You know, it’s rampant at the moment of the first interaction. What we would today think of maybe a stop and frisk. And then, it exists at the moment of arrest, and then the moment of charging, and for going to trial, or for allowing for plea bargains. And then, there is discrimination, and discretion, and abuse in the gathering of evidence– so coerced confessions, things like that, right?

And then, that’s what the Warren Court was really embracing in the 1960s, and the Miranda is part of. And the idea there was that guilt or innocence wasn’t the only important aspect of the criminal justice system. The criminal justice system also had to ensure that it was treating people with fairness, with dignity, with equality.

And, I think, forced confessions had been an issue for a long time, making statements without lawyers– so just not having a lawyer. So if you think about Miranda, it only comes a few years after Gideon versus Wainwright where the court required criminal defendants who couldn’t pay for lawyers to be provided lawyers in felony cases. So that’s a big change. And so, Miranda is really part of putting in place safeguards so that the people who are getting processed through the system are not only guilty, or likely guilty, or will be adjudged guilty, but are also receiving all of the rights and procedural protections that our constitution gets interpreted to provide.

NATHAN: But that wasn’t the court’s only concern.

RISA GOLUBOFF: The civil rights movement happens and you get massive arrests of civil rights activists and demonstrators, and people seeing the police as the front line of Jim Crow, seeing the police as oppressors in a way that, you think of the g-men in earlier decades who are heroes and suddenly they don’t look as much like heroes in certain circumstances, as well as the recognition that policing is a civil rights issue, that African-Americans are being policed differently from whites, and that’s something that goes back to the ’40s and beyond. But it really becomes a much bigger issue during the ’60s, as well.

NATHAN: So would you feel comfortable describing the Miranda decision of ’66 as part of the story of civil rights law– that there’s an actual connection between what we more conventionally think about as the rights movement and the Miranda decision?

RISA GOLUBOFF: Absolutely. One, I think the Warren Court clearly understood its criminal procedure revolution as part of the civil rights movement. They understood that policing was racialized. They understood that so many criminal defendants were African-American or people of color. So I do think that they had a sense and they understood criminal justice in the context of race.

NATHAN: Even though this was an Arizona decision you would say?

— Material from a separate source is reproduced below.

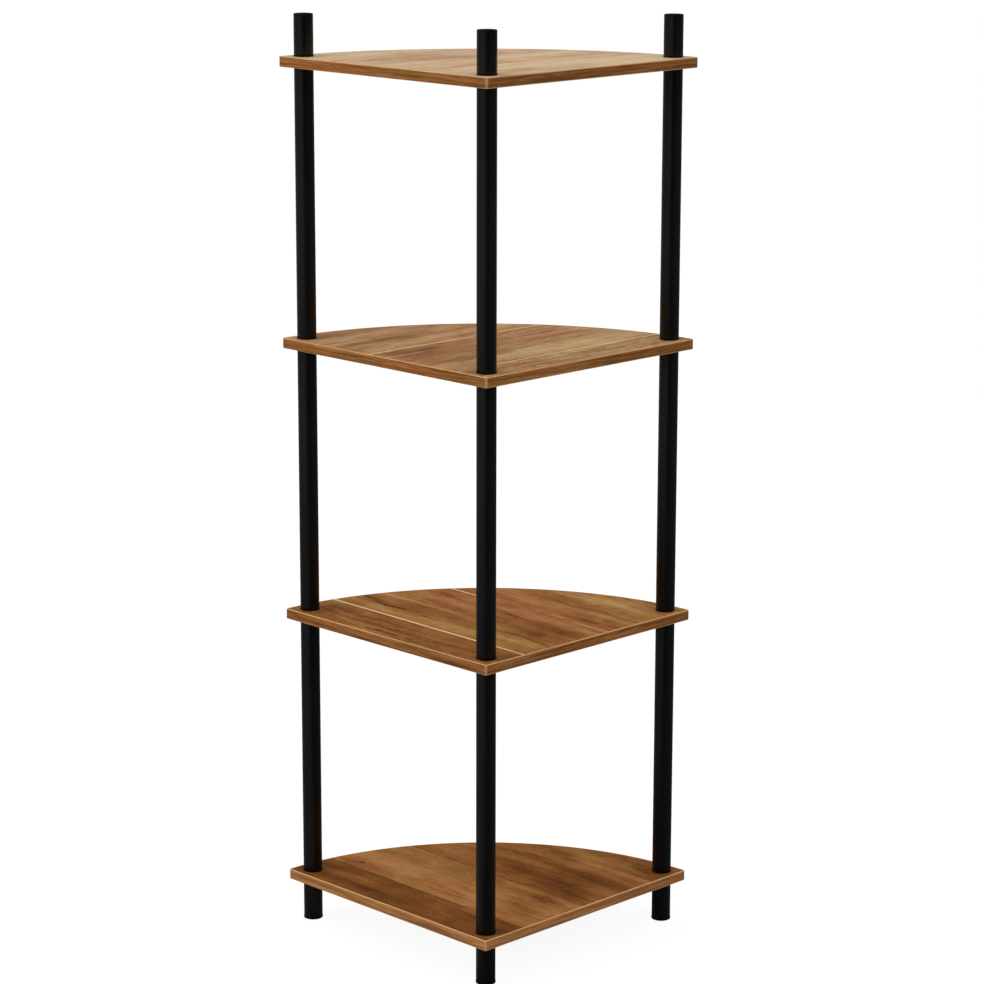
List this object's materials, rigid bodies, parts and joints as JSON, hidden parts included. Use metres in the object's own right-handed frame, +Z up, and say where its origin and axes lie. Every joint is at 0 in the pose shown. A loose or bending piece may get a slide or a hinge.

RISA GOLUBOFF: Yeah, even though. And actually, I mean, when you look at a lot of the criminal procedure cases, they didn’t always have an African-American defendant come out of New York, or Chicago. You know, that wasn’t how it worked. And that’s often the case with the court. The best example I can give of that is Ruth Bader Ginsburg, when she was bringing cases for sex discrimination to create the sex discrimination doctrines that we know today, most of those cases had male plaintiffs.

NATHAN: Interesting.

RISA GOLUBOFF: They were discrimination against men. And she was using them as ways of getting rights for women. I actually think the court found it useful and attractive to make universal pronouncements that the justices knew would redound to the benefit of African-Americans. So they wanted to be making civil rights change, but there were times when they wanted to be able to do it without saying that’s what they were doing.